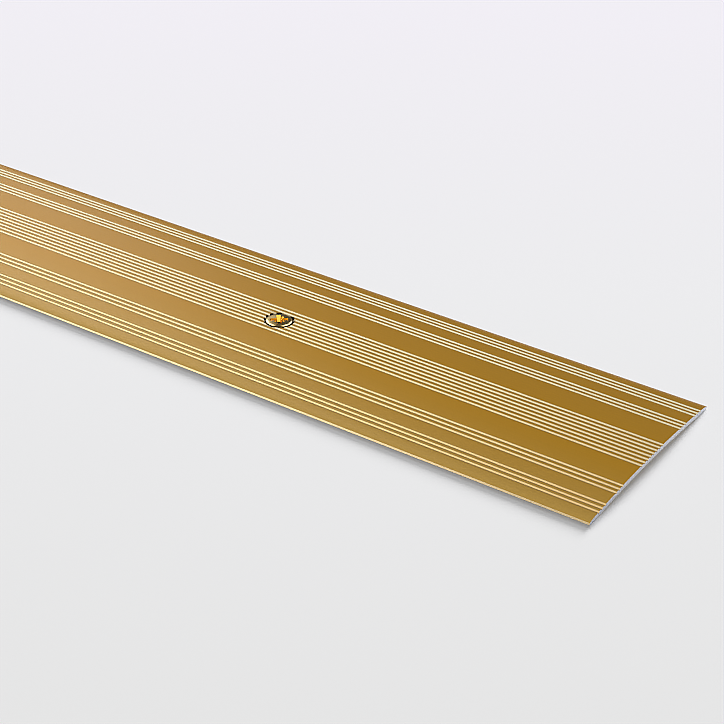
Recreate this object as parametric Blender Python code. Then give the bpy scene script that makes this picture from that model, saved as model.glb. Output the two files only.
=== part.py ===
"""Threshold strip of gold anodised aluminium, 60 mm wide and 930 mm long, with its countersunk screws.

The strip lies along X with its middle over the origin and rests on the floor plane Z = 0.
Its section is a low arch: a crowned top with groups of shallow grooves, leaning noses with an
undercut foot at both long edges, and a hollow underside between two flat bearing lands.
All sizes are in metres.
"""

import math

import bmesh
import bpy

# Strip
LENGTH = 0.930
WIDTH = 0.060
CROWN_RISE = 0.00152
WALL = 0.00125
LAND_CUT = 0.00030
CROWN_STEP = 0.00100

# Noses of the long edges: an undercut up to the foot line, a leaning face and a round shoulder
NOSE_UNDERCUT = 0.00050
NOSE_FOOT = 0.00025
NOSE_LEAN = math.radians(18)
SHOULDER_START = math.radians(70)
SHOULDER_RADIUS = 0.00900
SHOULDER_STEPS = 5

# Grooves: a side group is placed by the distance of its middle from the nearer long edge
GROOVE_PITCH = 0.001535
GROOVE_WIDTH = 0.00078
GROOVE_FLOOR = 0.00038
GROOVE_DEPTH = 0.00035
OUTER_GROUP_INSET = 0.00561
INNER_GROUP_INSET = 0.01374
SIDE_GROUP_GROOVES = 3
CENTRE_GROUP_GROOVES = 8

# Screw holes
HOLE_COUNT = 5
HOLE_END_DISTANCE = 0.1028
COUNTERSINK_DIAMETER = 0.0079
COUNTERSINK_ANGLE = math.radians(90)
BORE_DIAMETER = 0.0050
HOLE_SEGMENTS = 48

# Screws: each is cut off just above the floor that the strip lies on
SEAT_GAP = 0.00025
HEAD_SINK = 0.00010
HEAD_RIM = 0.00015
HEAD_DOME = 0.00025
SHANK_DIAMETER = 0.0040
FLOOR_GAP = 0.00015
DOME_STEPS = 4

# Cross recess in a screw head, and how far each screw is turned from the one before it
RECESS_SPAN = 0.0045
RECESS_SLOT = 0.00105
RECESS_FLOOR_SPAN = 0.0020
RECESS_FLOOR_SLOT = 0.00070
RECESS_DEPTH = 0.00140
SCREW_TURN = math.radians(40)
SCREW_TURN_STEP = math.radians(31)

# Room that a cutting tool has past the surface that it cuts
TOOL_CLEARANCE = 0.0005

# Surface finishes: colour, roughness
GOLD = ((0.46, 0.27, 0.075), 0.32)
BRASS = ((0.55, 0.36, 0.12), 0.22)
SHARP_ANGLE = math.radians(25)


def remove_everything() -> None:
    """Empties the scene."""
    for thing in list(bpy.data.objects):
        bpy.data.objects.remove(thing, do_unlink=True)


def metal(name: str, finish: tuple) -> bpy.types.Material:
    """Makes a metal from a finish of one colour and one roughness."""
    colour, roughness = finish
    material = bpy.data.materials.new(name)
    material.use_nodes = True
    shader = material.node_tree.nodes["Principled BSDF"]
    shader.inputs["Base Color"].default_value = (*colour, 1.0)
    shader.inputs["Metallic"].default_value = 1.0
    shader.inputs["Roughness"].default_value = roughness
    material.diffuse_color = (*colour, 1.0)
    return material


def mesh_from(name: str, shape: bmesh.types.BMesh) -> bpy.types.Mesh:
    """Turns a bmesh into a mesh with its faces pointing out and its round faces shaded smooth."""
    bmesh.ops.recalc_face_normals(shape, faces=shape.faces)
    mesh = bpy.data.meshes.new(name)
    shape.to_mesh(mesh)
    shape.free()
    mesh.shade_smooth()
    mesh.set_sharp_from_angle(angle=SHARP_ANGLE)
    return mesh


def place(name: str, mesh: bpy.types.Mesh) -> bpy.types.Object:
    """Adds a named object with a mesh to the scene."""
    thing = bpy.data.objects.new(name, mesh)
    bpy.context.scene.collection.objects.link(thing)
    return thing


def cut(target: bpy.types.Object, tool: bpy.types.Object) -> None:
    """Subtracts a tool from a target with a live modifier and hides the tool."""
    modifier = target.modifiers.new(tool.name, "BOOLEAN")
    modifier.operation = "DIFFERENCE"
    modifier.solver = "EXACT"
    modifier.object = tool
    tool.hide_render = True
    tool.display_type = "WIRE"


def turned_solid(points: list) -> bmesh.types.BMesh:
    """Spins (radius, height) pairs, which start and end on the axis, into a closed solid."""
    shape = bmesh.new()
    corners = [shape.verts.new((radius, 0.0, height)) for radius, height in points]
    edges = [shape.edges.new(pair) for pair in zip(corners, corners[1:])]
    bmesh.ops.spin(
        shape,
        geom=corners + edges,
        cent=(0.0, 0.0, 0.0),
        axis=(0.0, 0.0, 1.0),
        angle=2 * math.pi,
        steps=HOLE_SEGMENTS,
        use_merge=True,
    )
    bmesh.ops.remove_doubles(shape, verts=shape.verts, dist=1e-7)
    return shape


def crown_height(across: float) -> float:
    """Height over the floor of the plain top, at a distance from the strip's centre line."""
    return WALL - LAND_CUT + CROWN_RISE * (1 - (2 * across / WIDTH) ** 2)


def crown_points(start: float, end: float) -> list:
    """Points along the plain crown between two places across the strip, both ends included."""
    steps = max(1, round((end - start) / CROWN_STEP))
    places = [start + (end - start) * index / steps for index in range(steps + 1)]
    return [(across, crown_height(across)) for across in places]


def groove_centres() -> list:
    """Places across the strip of the middle of each groove, from the front edge to the back one."""
    outer = WIDTH / 2 - OUTER_GROUP_INSET
    inner = WIDTH / 2 - INNER_GROUP_INSET
    groups = [
        (-outer, SIDE_GROUP_GROOVES),
        (-inner, SIDE_GROUP_GROOVES),
        (0.0, CENTRE_GROUP_GROOVES),
        (inner, SIDE_GROUP_GROOVES),
        (outer, SIDE_GROUP_GROOVES),
    ]
    centres = []
    for middle, count in groups:
        for index in range(count):
            centres.append(middle + (index - (count - 1) / 2) * GROOVE_PITCH)
    return centres


def groove_floor_points(centre: float) -> list:
    """The floor of one groove, whose sides slope up to lips on the plain crown."""
    floor = crown_height(centre) - GROOVE_DEPTH
    return [(centre - GROOVE_FLOOR / 2, floor), (centre + GROOVE_FLOOR / 2, floor)]


def nose_points() -> list:
    """The front nose, from its foot line up the leaning face and over the shoulder onto the crown."""
    slope = math.atan(4 * CROWN_RISE / WIDTH)
    reach = SHOULDER_RADIUS * (math.cos(SHOULDER_START) - math.sin(slope))
    lift = crown_height(-WIDTH / 2 + reach) - SHOULDER_RADIUS * math.cos(slope)
    face = lift + SHOULDER_RADIUS * math.sin(SHOULDER_START) - NOSE_FOOT
    face_top = -WIDTH / 2 + face * math.tan(NOSE_LEAN)
    centre = face_top + SHOULDER_RADIUS * math.cos(SHOULDER_START)
    turn = math.pi / 2 - slope - SHOULDER_START
    points = [(-WIDTH / 2, NOSE_FOOT)]
    for index in range(SHOULDER_STEPS + 1):
        angle = SHOULDER_START + turn * index / SHOULDER_STEPS
        across = centre - SHOULDER_RADIUS * math.cos(angle)
        points.append((across, lift + SHOULDER_RADIUS * math.sin(angle)))
    return points


def underside_points() -> list:
    """The hollow underside, one wall below the crown, from one bearing land back to the other."""
    half = WIDTH / 2 * math.sqrt(1 - LAND_CUT / CROWN_RISE)
    points = [(across, height - WALL) for across, height in crown_points(-half, half)]
    inside = points[1:-1]
    return [(half, 0.0)] + inside[::-1] + [(-half, 0.0)]


def section_points() -> list:
    """The closed outline of the strip's section as (across, height) pairs."""
    nose = nose_points()
    start = nose[-1][0]
    bearing = WIDTH / 2 - NOSE_UNDERCUT
    outline = [(-bearing, 0.0)] + nose[:-1]
    for centre in groove_centres():
        outline += crown_points(start, centre - GROOVE_WIDTH / 2)
        outline += groove_floor_points(centre)
        start = centre + GROOVE_WIDTH / 2
    outline += crown_points(start, -nose[-1][0])
    outline += [(-across, height) for across, height in nose[-2::-1]]
    outline += [(bearing, 0.0)]
    return outline + underside_points()


def hole_places() -> list:
    """Places along the strip of the screw holes, evenly spread between the two end distances."""
    first = -LENGTH / 2 + HOLE_END_DISTANCE
    spacing = (LENGTH - 2 * HOLE_END_DISTANCE) / (HOLE_COUNT - 1)
    return [first + index * spacing for index in range(HOLE_COUNT)]


def countersink_radius(height: float) -> float:
    """Radius of the countersink's cone at a height over the floor."""
    return COUNTERSINK_DIAMETER / 2 + (height - crown_height(0.0)) * math.tan(COUNTERSINK_ANGLE / 2)


def hole_tool_mesh() -> bpy.types.Mesh:
    """The solid that cuts one countersink and its bore."""
    top = crown_height(0.0) + TOOL_CLEARANCE
    cone_depth = (COUNTERSINK_DIAMETER - BORE_DIAMETER) / 2 / math.tan(COUNTERSINK_ANGLE / 2)
    cone_end = crown_height(0.0) - cone_depth
    bottom = min(0.0, cone_end) - TOOL_CLEARANCE
    profile = [
        (0.0, bottom),
        (BORE_DIAMETER / 2, bottom),
        (BORE_DIAMETER / 2, cone_end),
        (countersink_radius(top), top),
        (0.0, top),
    ]
    return mesh_from("hole_tool", turned_solid(profile))


def make_strip() -> None:
    """Extrudes the section along the strip and cuts its screw holes."""
    shape = bmesh.new()
    corners = [shape.verts.new((-LENGTH / 2, across, height)) for across, height in section_points()]
    extruded = bmesh.ops.extrude_face_region(shape, geom=[shape.faces.new(corners)])
    far_end = [item for item in extruded["geom"] if isinstance(item, bmesh.types.BMVert)]
    bmesh.ops.translate(shape, verts=far_end, vec=(LENGTH, 0.0, 0.0))
    strip = place("strip", mesh_from("strip", shape))
    strip.data.materials.append(metal("gold_anodised_aluminium", GOLD))
    tool_mesh = hole_tool_mesh()
    for number, along in enumerate(hole_places(), start=1):
        tool = place(f"hole_tool_{number}", tool_mesh)
        tool.location.x = along
        cut(strip, tool)


def screw_mesh() -> bpy.types.Mesh:
    """One screw without its recess: a domed countersunk head over a shank cut off above the floor."""
    seat = math.tan(COUNTERSINK_ANGLE / 2)
    rim_foot = crown_height(0.0) - HEAD_SINK
    rim_top = rim_foot + HEAD_RIM
    head = countersink_radius(rim_foot) - SEAT_GAP / math.cos(COUNTERSINK_ANGLE / 2)
    cone_end = rim_foot - (head - SHANK_DIAMETER / 2) / seat
    profile = [(0.0, FLOOR_GAP)]
    if cone_end > FLOOR_GAP:
        profile += [(SHANK_DIAMETER / 2, FLOOR_GAP), (SHANK_DIAMETER / 2, cone_end)]
    else:
        profile += [(head - (rim_foot - FLOOR_GAP) * seat, FLOOR_GAP)]
    profile += [(head, rim_foot)]
    for index in range(DOME_STEPS + 1):
        share = 1 - index / DOME_STEPS
        profile.append((head * share, rim_top + HEAD_DOME * (1 - share**2)))
    return mesh_from("screw", turned_solid(profile))


def cross_outline(shape: bmesh.types.BMesh, span: float, slot: float, height: float) -> list:
    """Adds the level outline of a cross to a bmesh and returns its edges in order."""
    arm = [(slot / 2, -slot / 2), (span / 2, -slot / 2), (span / 2, slot / 2)]
    corners = []
    for quarter in range(4):
        cosine, sine = round(math.cos(math.pi / 2 * quarter)), round(math.sin(math.pi / 2 * quarter))
        for x, y in arm:
            corners.append(shape.verts.new((x * cosine - y * sine, x * sine + y * cosine, height)))
    return [shape.edges.new((corner, corners[index - 1])) for index, corner in enumerate(corners)]


def recess_tool_mesh() -> bpy.types.Mesh:
    """The cross that tapers from the head's face down to the recess's floor."""
    face = crown_height(0.0) - HEAD_SINK + HEAD_RIM + HEAD_DOME
    over = 1 + TOOL_CLEARANCE / RECESS_DEPTH
    top_span = RECESS_FLOOR_SPAN + (RECESS_SPAN - RECESS_FLOOR_SPAN) * over
    top_slot = RECESS_FLOOR_SLOT + (RECESS_SLOT - RECESS_FLOOR_SLOT) * over
    shape = bmesh.new()
    floor = cross_outline(shape, RECESS_FLOOR_SPAN, RECESS_FLOOR_SLOT, face - RECESS_DEPTH)
    top = cross_outline(shape, top_span, top_slot, face + TOOL_CLEARANCE)
    bmesh.ops.bridge_loops(shape, edges=floor + top)
    bmesh.ops.holes_fill(shape, edges=shape.edges, sides=0)
    return mesh_from("recess_tool", shape)


def make_screws() -> None:
    """Puts a screw in every hole, each turned differently as when driven by hand."""
    shape = screw_mesh()
    shape.materials.append(metal("brass_coloured_steel", BRASS))
    recess = recess_tool_mesh()
    for number, along in enumerate(reversed(hole_places()), start=1):
        screw = place(f"screw_{number}", shape)
        screw.location.x = along
        screw.rotation_euler.z = SCREW_TURN + SCREW_TURN_STEP * (number - 1)
        tool = place(f"recess_tool_{number}", recess)
        tool.parent = screw
        cut(screw, tool)


def main() -> None:
    """Builds the strip and its screws."""
    remove_everything()
    make_strip()
    make_screws()


main()
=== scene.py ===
"""A gold anodised threshold strip with its countersunk screws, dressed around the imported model.

The strip lies along X on the floor Z = 0 and its ribbed face looks up. All sizes are in metres.
"""

from __future__ import annotations

import logging
import math
from bisect import bisect_left
from dataclasses import dataclass, field, replace
from enum import Enum, IntEnum

import bmesh
import bpy
from mathutils import Matrix, Vector

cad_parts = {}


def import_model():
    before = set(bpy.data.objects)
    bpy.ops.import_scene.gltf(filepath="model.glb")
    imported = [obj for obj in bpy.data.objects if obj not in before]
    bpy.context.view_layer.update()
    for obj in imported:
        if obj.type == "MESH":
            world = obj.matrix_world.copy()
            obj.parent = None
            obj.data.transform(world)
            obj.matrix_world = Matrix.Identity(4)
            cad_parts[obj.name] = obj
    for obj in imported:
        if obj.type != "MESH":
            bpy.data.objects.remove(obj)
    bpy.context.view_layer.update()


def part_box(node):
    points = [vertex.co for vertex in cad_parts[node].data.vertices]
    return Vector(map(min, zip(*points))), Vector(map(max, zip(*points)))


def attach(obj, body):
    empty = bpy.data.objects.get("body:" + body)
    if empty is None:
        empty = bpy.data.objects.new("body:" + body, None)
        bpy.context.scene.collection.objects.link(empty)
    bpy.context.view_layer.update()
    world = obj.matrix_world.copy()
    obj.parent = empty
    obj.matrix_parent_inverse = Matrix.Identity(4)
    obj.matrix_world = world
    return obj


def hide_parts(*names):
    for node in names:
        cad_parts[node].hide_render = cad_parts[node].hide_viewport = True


ROOT = "root"
MILLIMETRE = 0.001
MERGE_DISTANCE = 1e-7
CUT_TOLERANCE = 1e-9
SCREW_COUNT = 5
SCREW_TURN = math.radians(40)
SCREW_TURN_STEP = math.radians(31)
Colour = tuple[float, float, float]
LOG = logging.getLogger("threshold_strip")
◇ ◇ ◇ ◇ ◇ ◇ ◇
» INSTRUCTION
Reproduce, exactly as written, the stretch of lines whose first line is the one with "def make_screws() ->" and whose last line is the one with "obj.matrix_world = world".

» EXERCISE RESULT
def make_screws() -> None:
    """Puts a screw in every hole, each turned differently as when driven by hand."""
    shape = screw_mesh()
    shape.materials.append(metal("brass_coloured_steel", BRASS))
    recess = recess_tool_mesh()
    for number, along in enumerate(reversed(hole_places()), start=1):
        screw = place(f"screw_{number}", shape)
        screw.location.x = along
        screw.rotation_euler.z = SCREW_TURN + SCREW_TURN_STEP * (number - 1)
        tool = place(f"recess_tool_{number}", recess)
        tool.parent = screw
        cut(screw, tool)


def main() -> None:
    """Builds the strip and its screws."""
    remove_everything()
    make_strip()
    make_screws()


main()
=== scene.py ===
"""A gold anodised threshold strip with its countersunk screws, dressed around the imported model.

The strip lies along X on the floor Z = 0 and its ribbed face looks up. All sizes are in metres.
"""

from __future__ import annotations

import logging
import math
from bisect import bisect_left
from dataclasses import dataclass, field, replace
from enum import Enum, IntEnum

import bmesh
import bpy
from mathutils import Matrix, Vector

cad_parts = {}


def import_model():
    before = set(bpy.data.objects)
    bpy.ops.import_scene.gltf(filepath="model.glb")
    imported = [obj for obj in bpy.data.objects if obj not in before]
    bpy.context.view_layer.update()
    for obj in imported:
        if obj.type == "MESH":
            world = obj.matrix_world.copy()
            obj.parent = None
            obj.data.transform(world)
            obj.matrix_world = Matrix.Identity(4)
            cad_parts[obj.name] = obj
    for obj in imported:
        if obj.type != "MESH":
            bpy.data.objects.remove(obj)
    bpy.context.view_layer.update()


def part_box(node):
    points = [vertex.co for vertex in cad_parts[node].data.vertices]
    return Vector(map(min, zip(*points))), Vector(map(max, zip(*points)))


def attach(obj, body):
    empty = bpy.data.objects.get("body:" + body)
    if empty is None:
        empty = bpy.data.objects.new("body:" + body, None)
        bpy.context.scene.collection.objects.link(empty)
    bpy.context.view_layer.update()
    world = obj.matrix_world.copy()
    obj.parent = empty
    obj.matrix_parent_inverse = Matrix.Identity(4)
    obj.matrix_world = world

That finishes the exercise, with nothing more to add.